For the foregoing reasons, terminating sanctions are appropriate pursuant to Rules 37(d) and 41(b).

B. Additional Monetary Sanctions

Defendant also seeks additional monetary sanctions. A court may order sanctions if a "party... fails, after being served with proper notice, to appear for that person's deposition." Fed. R. Civ. Pro. 37(d)(1)(A)(i). Among the sanctions a court may impose in this situation is to "require the party failing to act, the attorney advising that party, or both to pay the reasonable expenses, including attorney's fees, caused by the failure, unless the failure was substantially justified or other circumstances make an award of expenses unjust." Fed. R. Civ. Pro. 37(d)(3). Defendant has supported its entitlement to an additional $5, 790.60, the costs incurred in attorney's fees preparing for the third deposition, drafting this motion (and the letter brief that preceded it), and attempting (in vain) to meet and confer with Mr. Peters. Cooper Decl., at ¶ 10 & Exh. F. Plaintiff has failed to advise of the court of any reason to consider his failure "substantially justified" or this award "unjust."

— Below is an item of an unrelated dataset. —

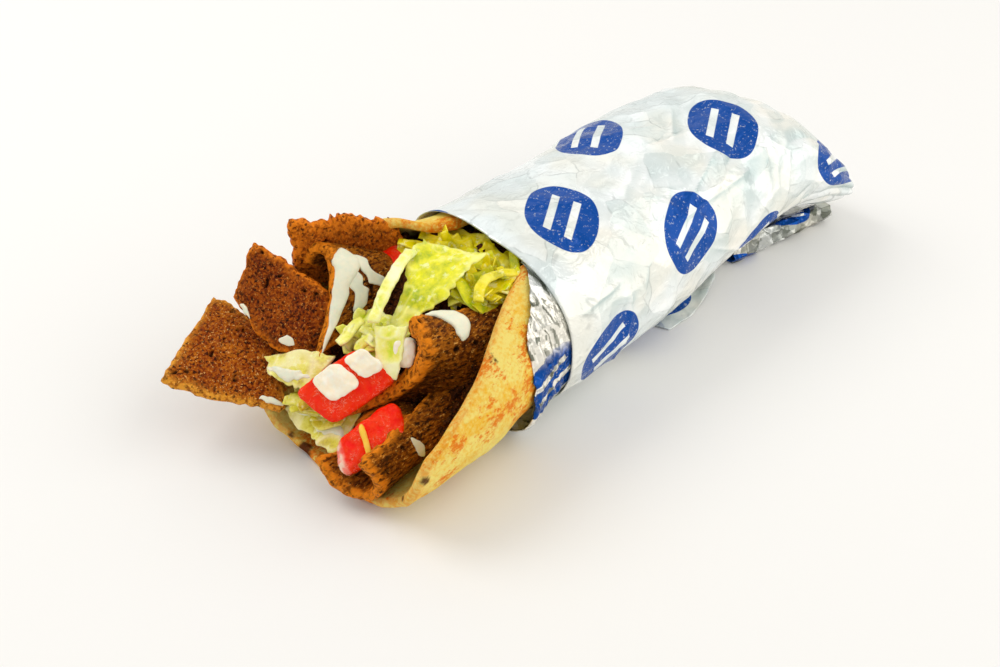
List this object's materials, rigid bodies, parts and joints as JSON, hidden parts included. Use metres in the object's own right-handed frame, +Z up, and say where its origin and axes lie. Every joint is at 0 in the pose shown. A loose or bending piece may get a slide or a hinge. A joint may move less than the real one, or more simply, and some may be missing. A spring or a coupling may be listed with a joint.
{
  "type": "doner kebab sandwich",
  "caption": "Doner kebab sandwich: flatbread filled with slices of doner meat, lettuce, tomato and onion, rolled in a sheet of printed foil with one end open.",
  "frame": {"origin": "on the table, under the middle of the whole sandwich's bounding box", "axes": "+X along the roll from its open mouth to its folded end, +Z up, +Y to the left of +X"},
  "size_m": [0.2376, 0.0974, 0.0601],
  "materials": {
    "foil": "crumpled satin foil with printed patches",
    "bread": "soft toasted flatbread with brown spots",
    "meat": "browned, speckled slice of pressed meat",
    "tomato": "wet cut flesh",
    "onion": "pale, wet, slightly clear",
    "cheese": "smooth shredded cheese",
    "lettuce": "crisp yellow-green leaf with a pale rib",
    "filling": "heap of chopped meat and shreds"
  },
  "bodies": {
    "root": {"foil_wrap": "foil", "pita_bread": "bread", "onion_piece_left": "onion", "onion_piece_right": "onion", "cheese_shred": "cheese", "onion_piece_inner": "onion", "tomato_wedge_upper": "tomato", "tomato_wedge_lower": "tomato", "tomato_piece_small": "tomato", "meat_slab_left": "meat", "meat_slab_middle": "meat", "meat_curl_sauced": "meat", "meat_curl_right": "meat", "meat_roll_front": "meat", "meat_fold_inner": "meat", "meat_slab_back": "meat", "lettuce_leaf_large": "lettuce", "lettuce_leaf_lower": "lettuce", "lettuce_leaf_back": "lettuce", "lettuce_leaf_small": "lettuce", "lettuce_leaf_pale": "lettuce", "lettuce_leaf_left": "lettuce", "lettuce_leaf_front": "lettuce", "lettuce_stalk": "lettuce", "lettuce_rib": "lettuce", "filling_heap": "filling"}
  },
  "joints": []
}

Plaintiff and his attorney are jointly ORDERED to pay $5, 790.60 to Defendant within thirty days from the date this order is filed, and shall file with the Clerk an affidavit within fourteen days thereafter which states that they have paid the sum.

Pursuant to Rules 37(d) and 41(b) of the Federal Rules of Civil Procedure, this case is DISMISSED WITH PREJUDICE. Within seven days of the date of this order, Defendant shall file a proposed order of judgment.

A copy of this order will be provided to the Bar Association of the State of California.